I would love to think that I have a body that ends up on the cover of Men’s Health magazine. I set these little goals in my own mind. When you look at those beautiful black and white pictures, of men naked from the torso up, I’m thinking well maybe that’s not such a crazy idea. Maybe I could be. Maybe I could be a real inspiration to middle-aged blokes like me.
How long has this journey been going on for you now?
Not a long time really. I think it’s just since September. So just over five months. And that’s all it’s taken for me to change my whole attitude and my whole focus towards fitness and the sorts of food I eat.
How did you go about doing that?
I was told I had to train, twice a week, and so I enlisted the help of a friend of mine, Natalie Gauci, who was the Australian Idol [in 2007].
So she is a trained personal trainer.
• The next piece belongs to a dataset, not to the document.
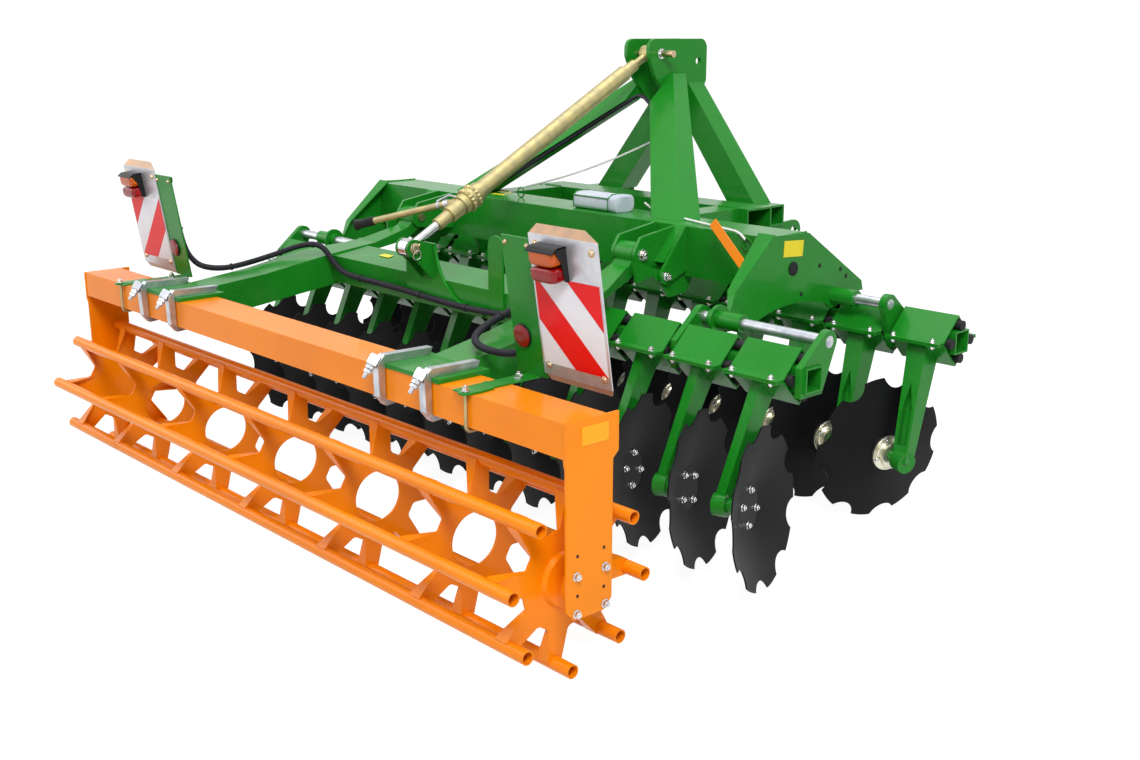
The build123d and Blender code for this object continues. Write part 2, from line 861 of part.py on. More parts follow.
# The same arm from above, right and forward: it runs inward to its narrow eye
arm_eye_inner = pivot_x - pivot_eye_width / 2
arm_eye_outer = pivot_x + pivot_eye_width / 2
arm_neck_y = 950
arm_neck_y = 950
roller_arm_plan = (
    (740, 60),
    (arm_eye_inner, arm_neck_y),
    (arm_eye_inner, pivot_y + 2 * pivot_eye_radius),
    (arm_eye_outer, pivot_y + 2 * pivot_eye_radius),
    (arm_eye_outer, arm_neck_y),
    (858, 560),
    (888, 60),
)
roller_arm_underside = 300
roller_arm_over = 900
with BuildPart() as roller_arms:
    with BuildSketch(across(arm_eye_inner)):
        with BuildLine():
            Polyline(*roller_arm_outline, close=True)
        make_face()
        with Locations((pivot_y, pivot_z)):
            Circle(pivot_eye_radius)
            Circle(pivot_pin_radius + shaft_clearance, mode=Mode.SUBTRACT)
    extrude(amount=roller_arm_plan[-1][0] - arm_eye_inner)
    with BuildSketch(level(roller_arm_underside)):
        with BuildLine():
            Polyline(*roller_arm_plan, close=True)
        make_face()
    extrude(amount=roller_arm_over - roller_arm_underside, mode=Mode.INTERSECT)
    with BuildSketch(level(roller_beam_top)):
        with Locations((roller_arm_x, arm_foot_y)):
            Rectangle(arm_foot_length, arm_foot_depth)
    extrude(amount=arm_foot_top - roller_beam_top)
    mirror(about=centre)
keep(roller_arms.part, "roller_arms")

# Cross member: a folded box between the arms, bevelled under its front edge to clear the disc row as the frame
# swings, with a flat upright tab behind
cross_member_outline = ((610, 478), (610, 585), (765, 611), (765, 560), (690, 478))
cross_member_half = 664
tab_x = 400
tab_width = 80
tab_foot_z = 500
tab_height = 285
tab_thickness = 8
with BuildPart() as cross_member:
    with BuildSketch(across(-cross_member_half)):
        with BuildLine():
            Polyline(*cross_member_outline, close=True)
        make_face()
        offset(amount=-cross_member_wall, mode=Mode.SUBTRACT)
    extrude(amount=2 * cross_member_half)
    add(roller_arms.part, mode=Mode.SUBTRACT)
    with BuildSketch(seen_from_rear(cross_member_outline[0][0])):
        with Locations((tab_x, tab_foot_z + tab_height / 2)):
            RectangleRounded(tab_width, tab_height, tab_width / 2 - 1)
        with Locations((tab_x, tab_foot_z + tab_width / 4)):
            Rectangle(tab_width, tab_width / 2)
    extrude(amount=tab_thickness)
keep(cross_member.part, "cross_member")

# Clevis for the turnbuckle's lower eye: two cheeks on a back plate that flares out to the right
clevis_cheek_outline = (
    (clevis_back_y, 580),
    (clevis_back_y, 716),
    (lower_eye_y, lower_eye_z + eye_radius),
    (lower_eye_y - eye_radius, lower_eye_z),
)
# Back plate, right and up from the arc's lower end; the arc runs back to it from the top
clevis_back_outline = ((330, 500), (330, 482), (-130, 482), (-130, 690), (-110, 716), (50, 716))
clevis_back_arc = (105, 580)
with BuildPart() as eye_clevis:
    with BuildSketch(across(clevis_half_gap)):
        with BuildLine():
            Polyline(*clevis_cheek_outline, close=True)
        make_face()
        with Locations((lower_eye_y, lower_eye_z)):
            Circle(eye_radius)
            Circle(pin_radius + pin_play, mode=Mode.SUBTRACT)
    extrude(amount=clevis_plate)
    mirror(about=centre)
    with BuildSketch(seen_from_rear(cross_member_outline[0][0])):
        with BuildLine():
            Polyline(*clevis_back_outline)
            ThreePointArc(clevis_back_outline[-1], clevis_back_arc, clevis_back_outline[0])
        make_face()
    extrude(amount=cross_member_outline[0][0] - clevis_back_y)
keep(eye_clevis.part, "eye_clevis")

with BuildPart() as lower_pin:
    with BuildSketch(across(-clevis_half_gap - clevis_plate - pin_end)):
        with Locations((lower_eye_y, lower_eye_z)):
            Circle(pin_radius)
    extrude(amount=2 * (clevis_half_gap + clevis_plate + pin_end))
keep(lower_pin.part, "lower_pin")

# Galvanised hook clamps that hold the arm feet down on the roller beam
hook_top = arm_foot_top + weld_gap
hook_bottom = roller_beam_top - roller_beam_height
hook_outline = (
    (85, hook_top),
    (95, hook_top + 22),
    (-85, hook_top + 26),
    (-112, hook_top),
    (-108, hook_bottom + 10),
    (-84, hook_bottom - 20),
    (-40, hook_bottom - 16),
    (-40, hook_bottom),
    (-86, hook_bottom),
    (-86, hook_top),
)
with BuildPart() as hook_clamps:
    for hook_x in (roller_arm_x - hook_spread, roller_arm_x + hook_spread):
        with BuildSketch(across(hook_x - hook_width / 2)):
            with BuildLine():
                Polyline(*hook_outline, close=True)
            make_face()
        extrude(amount=hook_width)
    mirror(about=centre)
keep(hook_clamps.part, "hook_clamps")

# Marker boards, their brackets and lamps, leaning a little to the rear
board_lean = machine.z_dir.rotate(Axis((0, 0, 0), (1, 0, 0)), board_lean_angle)


def board_plane(x):
    """Give the leaning plane that crosses X at a board's foot, drawn forward and up the board."""
    foot = spot(x, board_foot_y, board_foot_z)
    return Plane(origin=foot, x_dir=board_lean.cross(machine.x_dir), z_dir=machine.x_dir)


left_bracket_x = -right_bracket_x - left_bracket_shift - bracket_width
board_table = (
    # bracket x, board x, lamp x
    (right_bracket_x, right_bracket_x + bracket_width - board_overlap, right_lamp_x),
    (left_bracket_x, left_bracket_x + board_overlap - board_width, left_lamp_x),
)
upright_height = board_height - bracket_short + bracket_below
upright_middle = (board_height - bracket_short - bracket_below) / 2
with BuildPart() as boards:
    for bracket_x, board_x, lamp_x in board_table:
        with BuildSketch(board_plane(board_x)):
            with Locations((0, board_height / 2)):
                Rectangle(board_thickness, board_height)
        extrude(amount=board_width)
keep(boards.part, "marker_boards")

with BuildPart() as brackets:
    for bracket_x, board_x, lamp_x in board_table:
        with BuildSketch(board_plane(bracket_x)):
            with Locations((bracket_thickness / 2 + board_thickness / 2, upright_middle)):
                Rectangle(bracket_thickness, upright_height)
        extrude(amount=bracket_width)
        with BuildSketch(level(roller_beam_top)):
            with Locations((bracket_x + bracket_width / 2, bracket_foot_y)):
                Rectangle(bracket_foot_width, bracket_foot_depth)
        extrude(amount=bracket_thickness)
keep(brackets.part, "board_brackets")

# Conduit of the lamps' leads, right, forward and up: down a bracket, along an arm, over its edge, along the
# cross member and back the same way on the other side
conduit_route = (
    (-1122, 139.3, 883.8),
    (-1122, 160.0, 745.4),
    (-1112, 180.7, 606.9),
    (-1075, 205, 548),
    (-985, 214, 538),
    (-888, 250, 545),
    (-866, 350, 562),
    (-853, 455, 584),
    (-790, 546, 622),
    (-695, 578, 631),
    (-630, 588, 568),
    (-560, 587, 530),
    (-430, 585.5, 523),
    (-280, 585.5, 522),
    (-120, 585.5, 519),
    (40, 585.5, 512),
    (200, 585.5, 507),
    (360, 585.5, 510),
    (500, 586, 518),
    (590, 590, 550),
    (650, 586, 610),
    (710, 545, 645),
    (742, 460, 622),
    (733, 350, 588),
    (752, 250, 563),
    (815, 170, 552),
    (905, 137, 543),
    (985, 178, 533),
    (1050, 205, 560),
    (1075, 192, 640),
    (1078, 160.0, 745.4),
    (1078, 139.3, 883.8),
)
with BuildPart() as lamps:
    for bracket_x, board_x, lamp_x in board_table:
        with BuildSketch(board_plane(lamp_x)):
            with Locations((-board_thickness / 2 - lamp_depth / 2, board_height - lamp_drop)):
                RectangleRounded(lamp_depth, lamp_height, lamp_corner)
        extrude(amount=lamp_width)
    # Glands on the brackets' fronts, where the conduit from lamp to lamp begins and ends
    for end, inward in (conduit_route[:2], conduit_route[:-3:-1]):
        with BuildSketch(Plane(origin=spot(*end), z_dir=spot(*end) - spot(*inward))):
            Circle(conduit_diameter / 2 + gland_wall)
        extrude(amount=gland_length)
keep(lamps.part, "lamps")


def tangent_radii(points):
    """Give each corner's arc: as large as nearly half of its shorter run allows."""
    radii = []
    for before, corner, after in zip(points, points[1:], points[2:]):
        into, out_of = corner - before, after - corner
        half_turn = radians(into.get_angle(out_of) / 2)
        radii.append(0.45 * min(into.length, out_of.length) / tan(half_turn))
    return radii


conduit_points = [spot(*point) for point in conduit_route]
conduit_radii = tangent_radii(conduit_points)
with BuildPart() as conduit:
    with BuildLine() as conduit_line:
        FilletPolyline(*conduit_points, radius=conduit_radii)
    with BuildSketch(Plane(origin=conduit_line.line @ 0, z_dir=conduit_line.line % 0)):
        Circle(conduit_diameter / 2)
    sweep()
keep(conduit.part, "lamp_conduit")
conduit_length = sum(edge.length for edge in conduit_line.edges())
expected = conduit_length * pi * conduit_diameter**2 / 4
print("conduit radii", [round(radius) for radius in conduit_radii])
print("conduit length", round(conduit_length), "volume share", round(conduit.part.volume / expected, 4))

# Turnbuckle: upper eye, sleeve with its ratchet and lever, and the lower eye that screws in and out
span = (spot(0, upper_pin_y, upper_pin_z) - spot(0, lower_eye_y, lower_eye_z)).length
link_dir = (spot(0, lower_eye_y, lower_eye_z) - spot(0, upper_pin_y, upper_pin_z)).normalized()
link_plane = Plane(origin=spot(0, upper_pin_y, upper_pin_z), x_dir=machine.x_dir, z_dir=link_dir)
sleeve_end = span - sleeve_lower_gap

with BuildPart() as upper_eye:
    with BuildSketch(across(-eye_width / 2)):
        with Locations((upper_pin_y, upper_pin_z)):
            Circle(eye_radius)
    extrude(amount=eye_width)
    with BuildSketch(link_plane):
        Circle(screw_radius)
    extrude(amount=sleeve_start + upper_screw_in)
    with BuildSketch(across(-eye_width / 2)):
        with Locations((upper_pin_y, upper_pin_z)):
            Circle(pin_radius + shaft_clearance)
    extrude(amount=eye_width, mode=Mode.SUBTRACT)
keep(upper_eye.part, "turnbuckle_upper_eye")

with BuildPart() as sleeve:
    for start, stop, radius in (
        (sleeve_start, sleeve_start + collar_length, collar_radius),
        (sleeve_start + collar_length, sleeve_end - collar_length, sleeve_radius),
        (sleeve_end - collar_length, sleeve_end, collar_radius),
    ):
        with BuildSketch(link_plane.offset(start)):
            Circle(radius)
        extrude(amount=stop - start)
    with BuildSketch(link_plane.offset(sleeve_start)):
        Circle(screw_radius + screw_play)
    extrude(amount=sleeve_end - sleeve_start, mode=Mode.SUBTRACT)
keep(sleeve.part, "turnbuckle_sleeve")

lever_end = spot(*lever_tip)
ring_centre = link_plane.origin + link_dir * (span - ratchet_from_eye)
lever_dir = (lever_end - ring_centre).normalized()
with BuildPart() as ratchet:
    with BuildSketch(link_plane.offset(span - ratchet_from_eye - ratchet_width / 2)):
        Circle(ratchet_radius)
    extrude(amount=ratchet_width)
    with BuildSketch(Plane(origin=ring_centre, z_dir=lever_dir)):
        Circle(lever_radius)
    extrude(amount=(lever_end - ring_centre).length)
    with BuildSketch(link_plane.offset(span - ratchet_from_eye - ratchet_width)):
        Circle(sleeve_radius + pin_play)
    extrude(amount=2 * ratchet_width, mode=Mode.SUBTRACT)
keep(ratchet.part, "ratchet_lever")

with BuildPart() as lower_eye:
    with BuildSketch(across(-eye_width / 2)):
        with Locations((lower_eye_y, lower_eye_z)):
            Circle(eye_radius)
    extrude(amount=eye_width)
    with BuildSketch(link_plane.offset(sleeve_end - screw_in_sleeve)):
        Circle(screw_radius)
    extrude(amount=span - sleeve_end + screw_in_sleeve)
    with BuildSketch(across(-eye_width / 2)):
        with Locations((lower_eye_y, lower_eye_z)):
            Circle(pin_radius + eye_drift)
    extrude(amount=eye_width, mode=Mode.SUBTRACT)
keep(lower_eye.part, "turnbuckle_lower_eye")
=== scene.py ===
"""Dress a mounted compact disc harrow: paint, rubber, zinc and the fine parts that the frame leaves out."""

import logging
import math
from dataclasses import dataclass
from enum import Enum
from typing import Sequence

import bmesh
import bpy
from mathutils import Matrix, Vector

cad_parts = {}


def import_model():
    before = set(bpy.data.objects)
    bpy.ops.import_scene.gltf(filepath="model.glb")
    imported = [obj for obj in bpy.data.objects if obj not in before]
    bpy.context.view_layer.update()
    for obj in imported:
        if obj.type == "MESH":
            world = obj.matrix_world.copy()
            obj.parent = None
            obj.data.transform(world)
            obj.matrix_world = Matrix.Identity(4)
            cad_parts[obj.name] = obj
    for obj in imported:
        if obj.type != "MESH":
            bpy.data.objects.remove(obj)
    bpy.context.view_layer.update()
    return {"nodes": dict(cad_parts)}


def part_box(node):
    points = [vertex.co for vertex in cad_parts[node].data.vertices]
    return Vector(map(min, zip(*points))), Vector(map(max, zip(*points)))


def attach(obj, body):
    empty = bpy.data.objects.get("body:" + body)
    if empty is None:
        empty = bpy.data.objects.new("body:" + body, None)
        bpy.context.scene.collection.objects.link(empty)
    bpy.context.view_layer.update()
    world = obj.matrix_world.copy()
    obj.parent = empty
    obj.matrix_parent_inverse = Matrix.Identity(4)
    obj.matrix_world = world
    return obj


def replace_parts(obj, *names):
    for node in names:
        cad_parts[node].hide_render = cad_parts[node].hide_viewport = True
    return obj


log = logging.getLogger("harrow")
Point = Sequence[float]
Profile = Sequence[tuple[float, float]]


@dataclass(frozen=True)
class Stance:
    """How the parked machine stands: nose-down turn, middle of its box and height of the roller's axis."""

    nose_down: float = math.radians(3.19874940613146)
    middle_x: float = 0.066
    middle_y: float = 0.962
    axle_height: float = 0.2652155348

    def matrix(self) -> Matrix:
        """Return the transform from machine axes to the parked frame."""
        turn = Matrix.Rotation(-self.nose_down, 4, "X")
        return Matrix.Translation((-self.middle_x, -self.middle_y, self.axle_height)) @ turn


STANCE = Stance()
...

She is just starting so I was like this, “How about we help each other out. I will become your first client and you can be my first trainer.” She has been very, very supportive. And she is a friend of mine. Even though I didn’t see her over the holidays, and we were in different cities over the break, she would ring me up once a week and say, “Are you doing your homework? Are you doing your exercise?”
So the tables have really turned?
Yes. Now she is keeping a watchful eye on my behaviour and development, rather than the other way around.
What would be your tips for men wanting to do what you have done?
Well first and foremost: give it a go. I think there are too many blokes my age who are absolutely in denial. Telling themselves that it’s not for them; that it can’t be achieved. That they have gone past the point of no return. But I am living proof that that is not the case. You have got to really want to give it a go.
I think you have really got to trust the people you work with as well. I was really fortunate to work with Jenny Craig and a great consultant, Adele, who understood my lifestyle and my failings and weaknesses. And she didn’t judge me. She just worked with me. And I had complete trust in her, and complete trust in the process.